| EXERCISE AIM |
Extract every line that includes the string "node".

| RAW DATA |

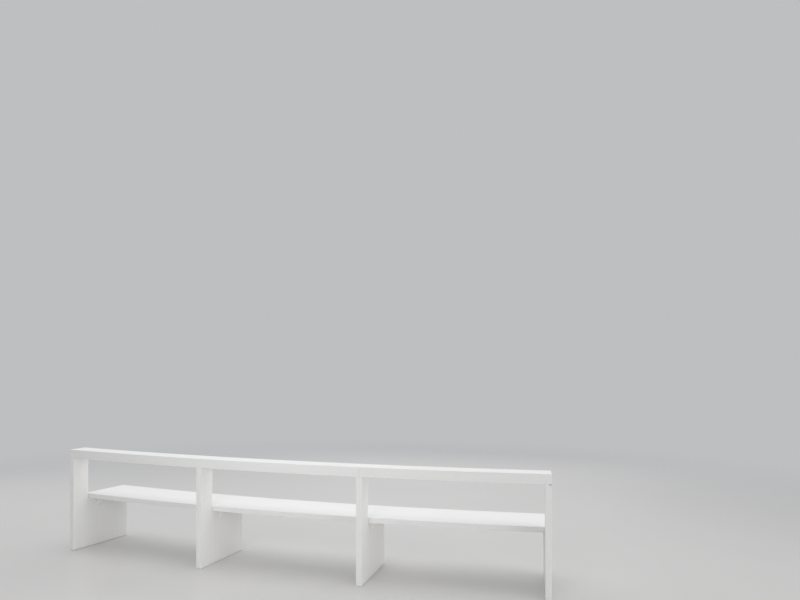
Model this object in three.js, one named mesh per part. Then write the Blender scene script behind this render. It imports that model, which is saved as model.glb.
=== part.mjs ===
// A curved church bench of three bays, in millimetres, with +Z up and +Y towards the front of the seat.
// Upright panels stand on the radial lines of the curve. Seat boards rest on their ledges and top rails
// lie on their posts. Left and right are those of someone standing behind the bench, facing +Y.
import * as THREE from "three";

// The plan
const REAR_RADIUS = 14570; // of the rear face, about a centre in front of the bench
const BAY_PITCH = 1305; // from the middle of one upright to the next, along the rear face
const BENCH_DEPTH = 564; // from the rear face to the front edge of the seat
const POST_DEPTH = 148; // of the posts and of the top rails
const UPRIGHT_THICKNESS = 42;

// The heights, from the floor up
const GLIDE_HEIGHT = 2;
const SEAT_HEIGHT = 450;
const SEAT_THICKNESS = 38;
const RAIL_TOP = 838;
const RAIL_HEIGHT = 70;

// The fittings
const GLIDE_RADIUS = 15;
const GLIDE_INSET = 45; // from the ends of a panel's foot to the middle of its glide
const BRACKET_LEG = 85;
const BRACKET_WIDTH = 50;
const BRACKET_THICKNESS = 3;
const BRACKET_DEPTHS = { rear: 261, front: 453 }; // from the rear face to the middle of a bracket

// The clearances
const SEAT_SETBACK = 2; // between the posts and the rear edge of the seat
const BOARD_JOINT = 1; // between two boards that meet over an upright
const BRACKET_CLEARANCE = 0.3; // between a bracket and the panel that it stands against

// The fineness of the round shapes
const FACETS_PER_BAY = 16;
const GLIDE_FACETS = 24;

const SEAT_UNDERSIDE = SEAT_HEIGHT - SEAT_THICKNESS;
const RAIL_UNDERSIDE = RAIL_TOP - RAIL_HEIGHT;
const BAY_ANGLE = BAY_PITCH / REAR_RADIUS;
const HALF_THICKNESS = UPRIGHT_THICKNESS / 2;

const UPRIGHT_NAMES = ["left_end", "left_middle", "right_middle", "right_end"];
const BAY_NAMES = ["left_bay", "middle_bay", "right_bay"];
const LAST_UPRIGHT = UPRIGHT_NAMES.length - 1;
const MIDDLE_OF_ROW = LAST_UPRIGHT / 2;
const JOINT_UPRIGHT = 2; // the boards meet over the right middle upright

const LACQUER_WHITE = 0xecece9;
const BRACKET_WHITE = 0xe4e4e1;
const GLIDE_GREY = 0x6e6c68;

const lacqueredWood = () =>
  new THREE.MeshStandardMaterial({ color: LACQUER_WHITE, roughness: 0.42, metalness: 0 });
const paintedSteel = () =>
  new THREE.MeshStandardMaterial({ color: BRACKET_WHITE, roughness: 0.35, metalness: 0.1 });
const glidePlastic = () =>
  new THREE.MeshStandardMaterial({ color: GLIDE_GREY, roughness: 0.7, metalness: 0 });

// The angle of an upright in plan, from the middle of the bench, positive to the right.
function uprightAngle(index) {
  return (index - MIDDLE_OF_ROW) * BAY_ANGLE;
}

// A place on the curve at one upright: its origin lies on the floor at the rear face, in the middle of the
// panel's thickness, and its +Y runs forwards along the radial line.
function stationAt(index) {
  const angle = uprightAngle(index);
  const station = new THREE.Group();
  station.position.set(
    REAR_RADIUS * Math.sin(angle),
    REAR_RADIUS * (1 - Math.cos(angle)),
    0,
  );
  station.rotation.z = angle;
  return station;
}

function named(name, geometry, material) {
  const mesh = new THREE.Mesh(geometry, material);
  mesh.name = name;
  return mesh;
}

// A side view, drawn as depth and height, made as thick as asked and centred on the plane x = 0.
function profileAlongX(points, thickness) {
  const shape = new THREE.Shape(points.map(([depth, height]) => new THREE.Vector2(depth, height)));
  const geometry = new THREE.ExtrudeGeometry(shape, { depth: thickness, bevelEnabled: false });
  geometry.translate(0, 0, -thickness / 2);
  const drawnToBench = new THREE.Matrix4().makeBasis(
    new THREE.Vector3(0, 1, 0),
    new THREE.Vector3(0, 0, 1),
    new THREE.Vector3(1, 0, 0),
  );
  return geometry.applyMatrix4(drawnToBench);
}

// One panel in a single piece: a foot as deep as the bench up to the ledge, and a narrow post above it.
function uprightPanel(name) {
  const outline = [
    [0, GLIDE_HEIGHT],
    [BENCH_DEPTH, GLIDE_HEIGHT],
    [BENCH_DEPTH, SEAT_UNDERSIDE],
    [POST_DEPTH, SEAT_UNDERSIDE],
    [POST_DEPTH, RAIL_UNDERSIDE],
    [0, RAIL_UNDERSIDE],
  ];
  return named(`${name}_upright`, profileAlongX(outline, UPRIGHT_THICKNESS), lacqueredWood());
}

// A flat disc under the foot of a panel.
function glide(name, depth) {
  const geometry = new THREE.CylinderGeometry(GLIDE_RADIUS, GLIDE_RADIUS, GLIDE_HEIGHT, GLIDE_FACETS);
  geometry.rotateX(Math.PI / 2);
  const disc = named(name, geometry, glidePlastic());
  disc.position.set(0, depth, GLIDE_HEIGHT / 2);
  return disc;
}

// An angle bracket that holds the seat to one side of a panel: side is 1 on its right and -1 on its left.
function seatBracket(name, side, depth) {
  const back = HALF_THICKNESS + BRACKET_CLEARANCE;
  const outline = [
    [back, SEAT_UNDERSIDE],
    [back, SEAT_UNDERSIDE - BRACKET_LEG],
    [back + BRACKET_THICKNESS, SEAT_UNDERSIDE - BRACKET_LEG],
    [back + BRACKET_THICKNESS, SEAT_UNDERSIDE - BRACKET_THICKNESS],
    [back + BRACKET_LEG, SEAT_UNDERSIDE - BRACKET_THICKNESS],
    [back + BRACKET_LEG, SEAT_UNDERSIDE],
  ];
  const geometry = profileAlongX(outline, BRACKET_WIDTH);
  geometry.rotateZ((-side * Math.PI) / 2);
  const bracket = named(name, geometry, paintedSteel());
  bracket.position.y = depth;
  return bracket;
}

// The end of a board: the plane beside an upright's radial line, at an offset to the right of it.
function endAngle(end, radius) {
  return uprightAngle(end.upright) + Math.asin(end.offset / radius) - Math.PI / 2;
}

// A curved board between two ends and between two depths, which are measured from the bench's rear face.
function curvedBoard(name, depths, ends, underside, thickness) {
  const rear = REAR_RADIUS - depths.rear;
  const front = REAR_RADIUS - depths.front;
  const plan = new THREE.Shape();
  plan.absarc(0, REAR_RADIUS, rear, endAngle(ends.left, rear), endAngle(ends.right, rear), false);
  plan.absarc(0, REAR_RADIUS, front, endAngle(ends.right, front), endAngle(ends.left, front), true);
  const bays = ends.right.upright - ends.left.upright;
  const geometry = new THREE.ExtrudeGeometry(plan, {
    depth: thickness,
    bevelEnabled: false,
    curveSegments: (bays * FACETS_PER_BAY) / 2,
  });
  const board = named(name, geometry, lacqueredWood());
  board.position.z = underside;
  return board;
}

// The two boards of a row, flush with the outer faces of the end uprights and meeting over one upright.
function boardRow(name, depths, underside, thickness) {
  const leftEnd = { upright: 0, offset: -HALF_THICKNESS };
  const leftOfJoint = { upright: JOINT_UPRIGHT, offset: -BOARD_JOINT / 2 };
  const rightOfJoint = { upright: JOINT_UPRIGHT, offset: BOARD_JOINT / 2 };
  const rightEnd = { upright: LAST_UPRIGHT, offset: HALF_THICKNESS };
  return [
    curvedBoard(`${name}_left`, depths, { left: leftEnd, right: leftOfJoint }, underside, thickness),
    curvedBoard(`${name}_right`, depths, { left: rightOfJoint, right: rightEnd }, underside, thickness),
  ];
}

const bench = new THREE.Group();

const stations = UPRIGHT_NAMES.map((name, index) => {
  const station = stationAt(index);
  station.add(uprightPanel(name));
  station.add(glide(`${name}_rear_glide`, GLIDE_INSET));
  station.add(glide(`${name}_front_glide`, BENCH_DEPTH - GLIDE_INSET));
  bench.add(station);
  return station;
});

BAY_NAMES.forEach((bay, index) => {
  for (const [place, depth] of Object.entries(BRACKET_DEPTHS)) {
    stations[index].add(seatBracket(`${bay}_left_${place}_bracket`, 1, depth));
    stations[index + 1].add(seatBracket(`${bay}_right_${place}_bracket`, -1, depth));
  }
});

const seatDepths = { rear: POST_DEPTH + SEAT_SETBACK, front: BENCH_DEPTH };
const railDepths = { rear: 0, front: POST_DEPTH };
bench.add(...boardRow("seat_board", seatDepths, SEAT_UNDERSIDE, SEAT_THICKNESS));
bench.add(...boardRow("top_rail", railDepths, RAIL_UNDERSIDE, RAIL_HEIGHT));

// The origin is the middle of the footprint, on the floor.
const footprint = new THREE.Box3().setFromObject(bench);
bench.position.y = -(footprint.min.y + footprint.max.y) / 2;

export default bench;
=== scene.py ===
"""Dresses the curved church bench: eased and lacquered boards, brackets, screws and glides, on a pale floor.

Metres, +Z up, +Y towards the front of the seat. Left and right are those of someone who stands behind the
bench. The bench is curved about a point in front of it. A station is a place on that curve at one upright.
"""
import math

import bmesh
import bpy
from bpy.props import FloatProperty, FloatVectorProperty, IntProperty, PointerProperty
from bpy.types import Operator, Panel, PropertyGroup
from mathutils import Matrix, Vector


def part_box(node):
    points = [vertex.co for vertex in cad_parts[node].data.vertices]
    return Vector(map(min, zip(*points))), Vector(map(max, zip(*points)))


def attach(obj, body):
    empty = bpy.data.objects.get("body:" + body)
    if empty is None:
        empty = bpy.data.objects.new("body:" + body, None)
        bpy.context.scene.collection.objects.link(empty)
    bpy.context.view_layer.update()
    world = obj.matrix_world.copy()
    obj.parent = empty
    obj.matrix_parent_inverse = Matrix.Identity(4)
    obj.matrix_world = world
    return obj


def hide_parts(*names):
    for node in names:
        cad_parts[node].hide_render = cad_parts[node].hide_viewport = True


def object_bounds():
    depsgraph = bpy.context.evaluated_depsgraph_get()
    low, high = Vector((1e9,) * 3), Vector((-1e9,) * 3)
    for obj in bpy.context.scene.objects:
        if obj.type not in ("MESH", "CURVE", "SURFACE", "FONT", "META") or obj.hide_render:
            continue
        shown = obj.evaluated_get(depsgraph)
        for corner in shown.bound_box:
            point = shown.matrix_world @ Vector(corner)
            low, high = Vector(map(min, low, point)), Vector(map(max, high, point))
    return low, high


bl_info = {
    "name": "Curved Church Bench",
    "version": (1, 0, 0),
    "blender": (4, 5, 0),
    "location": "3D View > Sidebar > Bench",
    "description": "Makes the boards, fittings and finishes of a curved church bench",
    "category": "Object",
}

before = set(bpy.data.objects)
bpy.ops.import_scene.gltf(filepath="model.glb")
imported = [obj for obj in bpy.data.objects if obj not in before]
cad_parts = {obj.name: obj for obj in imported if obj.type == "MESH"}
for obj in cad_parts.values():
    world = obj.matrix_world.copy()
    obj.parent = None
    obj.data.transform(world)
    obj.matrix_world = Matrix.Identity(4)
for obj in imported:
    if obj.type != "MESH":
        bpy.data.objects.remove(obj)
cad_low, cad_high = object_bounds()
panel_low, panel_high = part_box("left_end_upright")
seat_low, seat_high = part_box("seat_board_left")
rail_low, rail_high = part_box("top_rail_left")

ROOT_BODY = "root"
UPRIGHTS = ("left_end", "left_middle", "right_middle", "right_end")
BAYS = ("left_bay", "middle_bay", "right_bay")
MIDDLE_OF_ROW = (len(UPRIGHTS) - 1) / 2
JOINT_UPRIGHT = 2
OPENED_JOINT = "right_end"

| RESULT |
def part_box(node):
    points = [vertex.co for vertex in cad_parts[node].data.vertices]
    for node in names:
        cad_parts[node].hide_render = cad_parts[node].hide_viewport = True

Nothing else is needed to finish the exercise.